A quantum memory may be all scientists need to beat the limit of Heisenberg's uncertainty principle, according to a paper published in Nature Physics. According to a group of researchers, maximally entangling a particle with a quantum memory and measuring one of the particle's variables, like its position, should snap the quantum memory in a corresponding state, which could then be measured. This would allow them to do something long thought verboten by the laws of physics: figure out the state of certain pairs of variables at the exact same time with an unprecedented amount of certainty.

Our ability to observe particles at the quantum level is currently limited by Heisenberg's uncertainty principle. Heisenberg noticed that when someone measured one variable of a particle, such as its position, there were some other variables, like momentum, that could not be simultaneously measured with as much precision—there was a small amount of uncertainty applied to one or both of the measurements.

The physical reasoning behind this is hard to follow. But Paul Dirac, another physicist, made up a scenario to illustrate why some variables have this contentious relationship.

Dirac pointed out that one of the only ways to measure a particle's position is by bouncing a photon off of it, and seeing where and how that photon lands on a detector. How the photon lands completely describes the particle's position, but by hitting it, the measurement changes the particle's momentum.

Likewise, a measure of momentum would change the particle's position. Because of this quirk, scientists thought it was impossible to know certain pairs of variables that affect one another at the same exact time with a very high degree of precision.

Then along came entanglement. When two particles are entangled, reading even one variable of one of the particles collapses the wavefunction of both particles, giving finite values to all related variables.
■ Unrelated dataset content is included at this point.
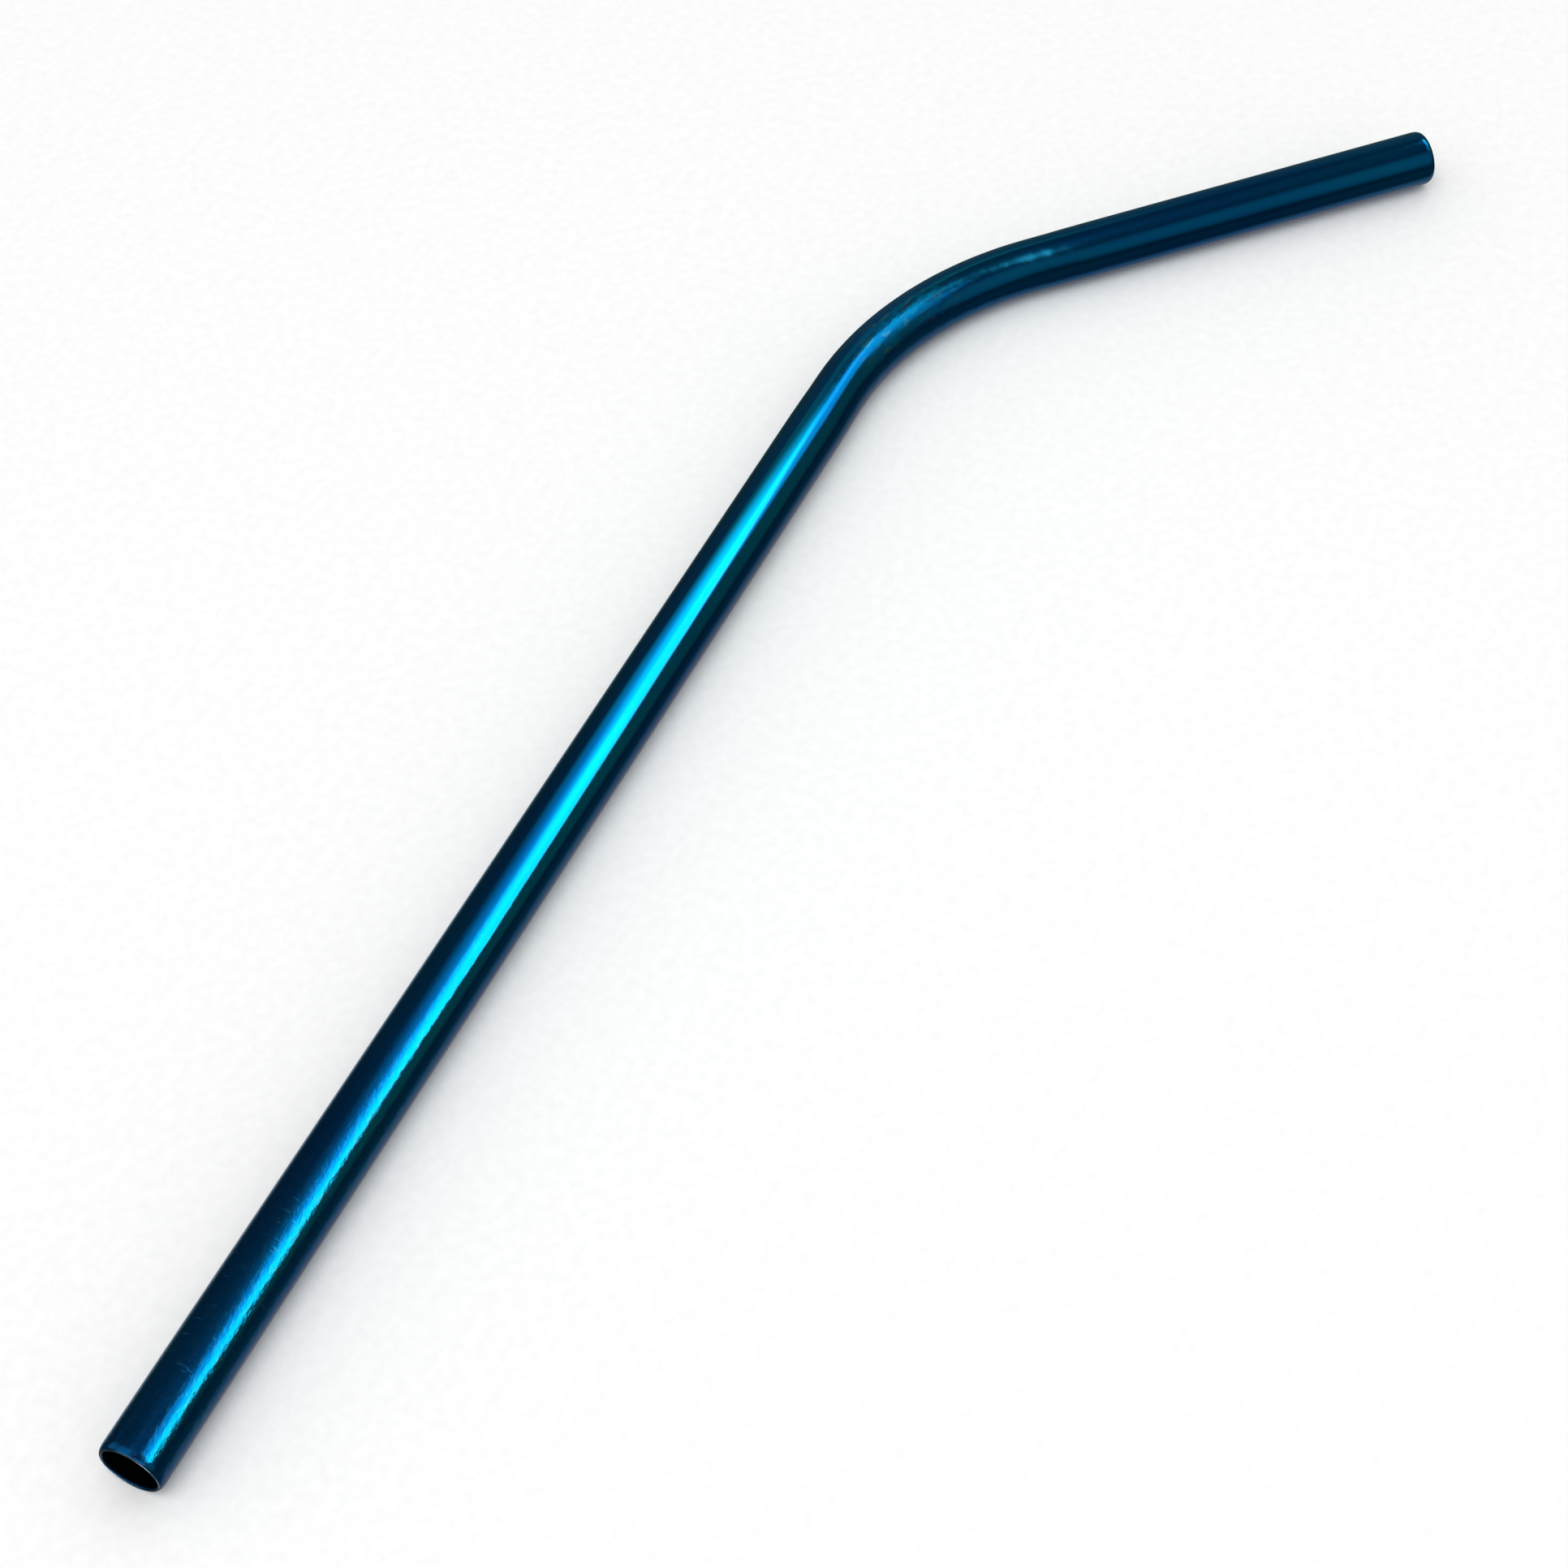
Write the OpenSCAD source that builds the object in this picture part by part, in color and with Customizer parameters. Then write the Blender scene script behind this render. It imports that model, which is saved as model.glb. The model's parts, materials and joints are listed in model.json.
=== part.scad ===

The cadre of scientists behind the current paper realized that, by using the process of entanglement, it would be possible to essentially use two particles to figure out the complete state of one. They might even be able to measure incompatible variables like position and momentum. The measurements might not be perfectly precise, but the process could allow them to beat the limit of the uncertainty principle.

The system the researchers worked out involves maximally entangling a particle with a quantum memory, meaning all states and all degrees of freedom in the particle would be tied to all of the quantum memory's states. Once they were entangled and separated, an observer would make a measurement of one of the particle's properties, and then tell the keeper of the quantum memory which variable they measured.

In theory, there should be a measurement of the quantum memory that would yield the same result as the measurement done on the particle. The uncertainty relation between the measurement and any other incompatible variables wouldn't be present in the quantum memory, however, allowing observers to see exact measurements for two incompatible variables at the exact same instant in time.

Of course, the operative phrase here is "in theory." The research paper, thought a bit esoteric and lacking in detail, supports its argument with math involving Hilbert systems and entropy. But no experiment has yet taken place because our equipment isn't advanced enough yet.

While quantum computing appears in the news regularly, it's still only taking baby steps. Researchers are currently working with, at most, a handful of qubits at once, so it will be a while until they create a quantum memory that could contain knowledge of all the particle's possible states and variables. Entangling all of this memory with a particle may prove even more difficult, as entangled states are notoriously fragile.

Still, a process that could make Heisenberg's uncertainty principle a distant memory has the potential to shake the core of our particle knowledge. The authors of the paper particularly look forward to using the process to study the nature of entanglement itself, a process we still don't fully understand. Even when the memory and the particle are less than maximally entangled, measuring the two pieces could give scientists some solid numbers on the upper bound of how disordered the states of particles can be.